Jeannie Scheirman of Mount Pleasant wants to help the reader looking for recipes to make beef tips in a brown mushroom sauce, but without using a salty soup.

Jeannie acknowledges that her recipe may not be a perfect fit, but hopes it will please. “This is a recipe for beef stroganoff that my mother used to include in her campaign cookbook each term when she ran for re-election to the West Virginia legislature.”

Beef Stroganoff


2 pounds round steak (or substitute beef tips)

Garlic salt and/or salt to taste

Flour for dredging

1 large onion, chopped

1 tablespoon vegetable oil or more as needed

1 (10.5-ounce) can low sodium cream of mushroom soup

1 (8-ounce) carton low-fat sour cream

Tabasco sauce

2 tablespoons Worcestershire sauce


Cube steak, season with salt and dredge in flour. Lightly brown with onions in the oil. Drain, pouring off excess grease. Mix mushroom soup with 2 cans of water, the sour cream, 8 drops of Tabasco sauce and the Worcestershire sauce.

Pour mixture over browned steak and onions and simmer slowly for about 45 minutes. Serve over rice or noodles.

I thought it would be good to offer a recipe that didn't used canned soup at all, and preferably fresh mushrooms. Luckily, I spotted this recipe in Fine Cooking's “Comfort Food 200 Delicious Recipes for Soul-Warming Meals” (2011, Taunton Press).

Beer-Braised Sirloin Tip Stew With Mushroom Sauce

Serves 4


1 teaspoon dry mustard

1 teaspoon light brown sugar

½ teaspoon dried thyme leaves, crushed

½ teaspoon ground ginger

½ teaspoon sweet paprika

Kosher salt

1½ pounds sirloin tip steaks, ¾ to 1 inch thick (see cook's note)

½ pound fresh mushrooms, preferably a mix of half shiitake and half cremini

2 tablespoons olive or vegetable oil

2 tablespoons unsalted butter

4 scallions, thinly sliced, white and light green parts separated from dark green parts (save both)

1 cup dark ale or porter beer, such as Beck's Dark

2 teaspoons Worcestershire sauce


Cook's note: Some grocers mistakenly label tri-tip steak as sirloin tips. You'll recognize real sirloin tips (also called loin flap meat) by the marbling. If the cut looks lean, ask your butcher if it's truly loin flap meat.

In a small bowl, mix the mustard, brown sugar, thyme, ginger, paprika and 1 teaspoon salt. Coat both sides of the steaks with the spice mix.

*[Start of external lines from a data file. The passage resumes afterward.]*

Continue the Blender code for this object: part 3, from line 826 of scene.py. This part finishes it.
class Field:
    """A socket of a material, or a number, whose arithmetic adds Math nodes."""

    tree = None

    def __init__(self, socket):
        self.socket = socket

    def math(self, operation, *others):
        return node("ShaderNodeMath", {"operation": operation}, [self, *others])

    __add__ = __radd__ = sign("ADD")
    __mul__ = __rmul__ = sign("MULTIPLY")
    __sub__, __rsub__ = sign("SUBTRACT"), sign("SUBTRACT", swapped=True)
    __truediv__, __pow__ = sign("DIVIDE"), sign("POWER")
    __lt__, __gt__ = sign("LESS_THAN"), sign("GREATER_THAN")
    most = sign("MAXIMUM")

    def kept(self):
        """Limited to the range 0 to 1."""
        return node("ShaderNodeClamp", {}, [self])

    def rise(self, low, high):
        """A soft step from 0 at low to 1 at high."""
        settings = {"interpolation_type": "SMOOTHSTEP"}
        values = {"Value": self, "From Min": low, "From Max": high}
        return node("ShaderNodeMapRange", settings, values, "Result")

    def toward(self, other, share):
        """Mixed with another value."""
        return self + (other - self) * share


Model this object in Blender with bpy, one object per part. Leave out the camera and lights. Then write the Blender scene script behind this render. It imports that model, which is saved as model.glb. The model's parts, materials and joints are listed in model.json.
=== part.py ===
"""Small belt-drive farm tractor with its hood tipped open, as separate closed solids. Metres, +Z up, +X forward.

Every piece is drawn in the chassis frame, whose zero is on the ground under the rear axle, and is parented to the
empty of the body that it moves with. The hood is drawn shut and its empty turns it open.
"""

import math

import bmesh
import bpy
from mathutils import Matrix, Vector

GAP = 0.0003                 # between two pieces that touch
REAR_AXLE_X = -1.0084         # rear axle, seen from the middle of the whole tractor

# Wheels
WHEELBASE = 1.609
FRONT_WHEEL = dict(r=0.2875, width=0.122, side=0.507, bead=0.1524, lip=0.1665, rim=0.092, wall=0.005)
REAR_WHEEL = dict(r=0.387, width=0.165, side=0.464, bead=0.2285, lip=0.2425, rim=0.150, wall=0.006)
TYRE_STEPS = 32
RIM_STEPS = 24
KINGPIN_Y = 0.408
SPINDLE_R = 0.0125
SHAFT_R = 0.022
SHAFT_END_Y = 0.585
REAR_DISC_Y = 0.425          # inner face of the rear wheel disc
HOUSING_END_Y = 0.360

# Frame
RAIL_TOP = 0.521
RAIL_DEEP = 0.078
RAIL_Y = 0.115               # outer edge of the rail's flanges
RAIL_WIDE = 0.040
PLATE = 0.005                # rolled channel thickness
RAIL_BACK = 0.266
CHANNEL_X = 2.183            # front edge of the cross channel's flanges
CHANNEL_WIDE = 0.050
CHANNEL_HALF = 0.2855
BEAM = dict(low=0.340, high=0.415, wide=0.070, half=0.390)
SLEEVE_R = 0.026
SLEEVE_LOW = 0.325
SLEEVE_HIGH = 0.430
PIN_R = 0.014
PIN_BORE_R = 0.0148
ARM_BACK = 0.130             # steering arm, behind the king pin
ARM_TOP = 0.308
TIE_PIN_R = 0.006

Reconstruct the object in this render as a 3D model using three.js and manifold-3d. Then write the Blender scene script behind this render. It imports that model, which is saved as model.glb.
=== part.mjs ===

Remove and discard the stems from the shiitakes, if using, and trim the stem ends from the cremini. Wipe all the mushrooms clean and slice them 1/4 inch thick.

Heat the oil in a large skillet over medium-high heat. When the oil is shimmering, add half the steaks and sear them until nicely browned, 2 to 3 minutes per side (the steaks will brown quickly because of the sugar in the spice mix). Transfer to a plate and repeat with the remaining steaks.

Reduce the heat to medium, add 1 tablespoon of the butter to the pan, and let it melt. Add the mushrooms, the scallion whites, and 1/4 teaspoon salt and cook, stirring occasionally with a wooden spoon, until the mushrooms soften and brown, 4 to 6 minutes. Pour in the beer and Worcestershire. Scrape the bottom of the pan with the spoon, raise the heat to medium high, bring to a boil and cook, uncovered, until the liquid is reduced by half, about 4 minutes.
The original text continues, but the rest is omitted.